▶ Collected data:
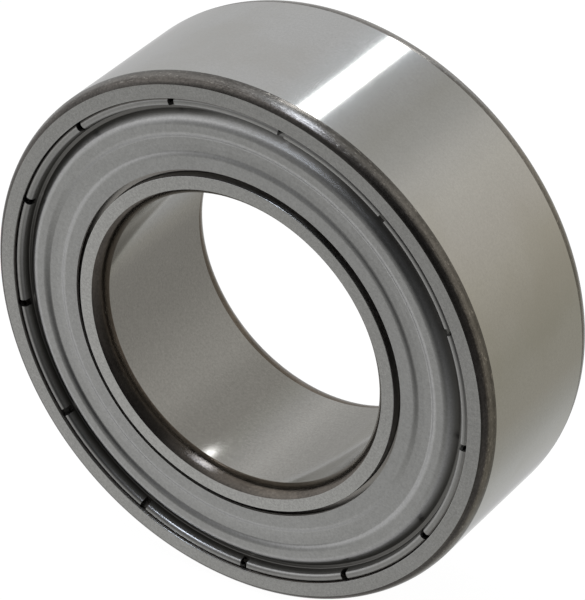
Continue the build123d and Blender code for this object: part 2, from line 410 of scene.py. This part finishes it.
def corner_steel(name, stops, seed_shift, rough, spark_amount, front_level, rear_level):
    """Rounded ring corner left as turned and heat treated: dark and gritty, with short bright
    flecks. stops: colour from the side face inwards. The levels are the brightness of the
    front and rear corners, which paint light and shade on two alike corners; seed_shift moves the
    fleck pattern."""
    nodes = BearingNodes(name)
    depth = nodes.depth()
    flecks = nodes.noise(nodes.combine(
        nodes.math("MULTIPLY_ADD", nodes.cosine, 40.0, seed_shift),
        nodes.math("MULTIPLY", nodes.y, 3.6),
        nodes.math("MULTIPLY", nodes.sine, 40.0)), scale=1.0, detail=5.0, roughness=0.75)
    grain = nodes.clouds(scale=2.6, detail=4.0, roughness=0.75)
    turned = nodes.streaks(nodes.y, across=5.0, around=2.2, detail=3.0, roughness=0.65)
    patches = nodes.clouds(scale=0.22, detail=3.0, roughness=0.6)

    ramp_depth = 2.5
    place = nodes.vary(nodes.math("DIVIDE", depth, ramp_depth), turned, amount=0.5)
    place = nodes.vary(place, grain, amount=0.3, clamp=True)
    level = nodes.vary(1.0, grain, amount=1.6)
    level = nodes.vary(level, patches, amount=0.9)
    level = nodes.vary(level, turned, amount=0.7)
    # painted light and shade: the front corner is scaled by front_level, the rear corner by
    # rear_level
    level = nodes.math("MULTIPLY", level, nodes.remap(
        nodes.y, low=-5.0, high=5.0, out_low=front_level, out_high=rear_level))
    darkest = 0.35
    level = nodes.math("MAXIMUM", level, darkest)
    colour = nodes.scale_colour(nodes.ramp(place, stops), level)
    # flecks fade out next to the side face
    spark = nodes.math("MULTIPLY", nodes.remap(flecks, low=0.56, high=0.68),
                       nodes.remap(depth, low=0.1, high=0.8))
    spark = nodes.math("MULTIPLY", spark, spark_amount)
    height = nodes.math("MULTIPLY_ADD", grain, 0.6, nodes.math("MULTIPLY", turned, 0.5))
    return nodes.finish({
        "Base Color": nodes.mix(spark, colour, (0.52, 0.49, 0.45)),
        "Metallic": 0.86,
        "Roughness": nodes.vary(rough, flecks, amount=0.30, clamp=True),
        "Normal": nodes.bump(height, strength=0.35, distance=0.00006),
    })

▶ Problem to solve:
From the opening line of the data above through the line that contains "patches = nodes.clouds(scale=0.22, detail=3.0, roughness=0.6)", please print each line as it stands and only those lines.

▶ Solution below:
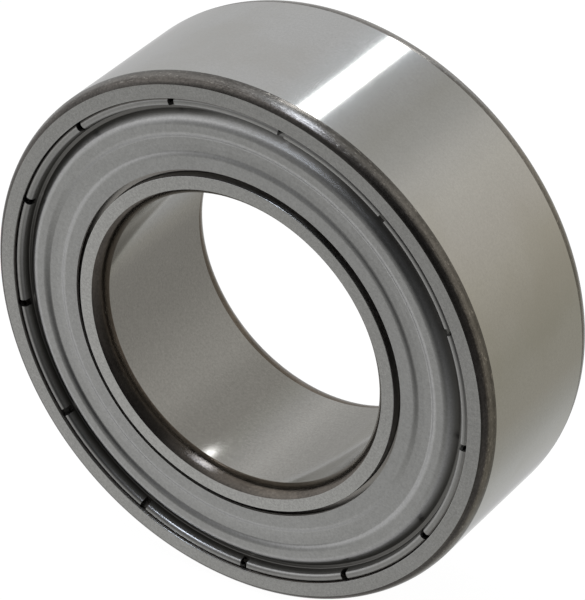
Continue the build123d and Blender code for this object: part 2, from line 410 of scene.py. This part finishes it.
def corner_steel(name, stops, seed_shift, rough, spark_amount, front_level, rear_level):
    """Rounded ring corner left as turned and heat treated: dark and gritty, with short bright
    flecks. stops: colour from the side face inwards. The levels are the brightness of the
    front and rear corners, which paint light and shade on two alike corners; seed_shift moves the
    fleck pattern."""
    nodes = BearingNodes(name)
    depth = nodes.depth()
    flecks = nodes.noise(nodes.combine(
        nodes.math("MULTIPLY_ADD", nodes.cosine, 40.0, seed_shift),
        nodes.math("MULTIPLY", nodes.y, 3.6),
        nodes.math("MULTIPLY", nodes.sine, 40.0)), scale=1.0, detail=5.0, roughness=0.75)
    grain = nodes.clouds(scale=2.6, detail=4.0, roughness=0.75)
    turned = nodes.streaks(nodes.y, across=5.0, around=2.2, detail=3.0, roughness=0.65)
    patches = nodes.clouds(scale=0.22, detail=3.0, roughness=0.6)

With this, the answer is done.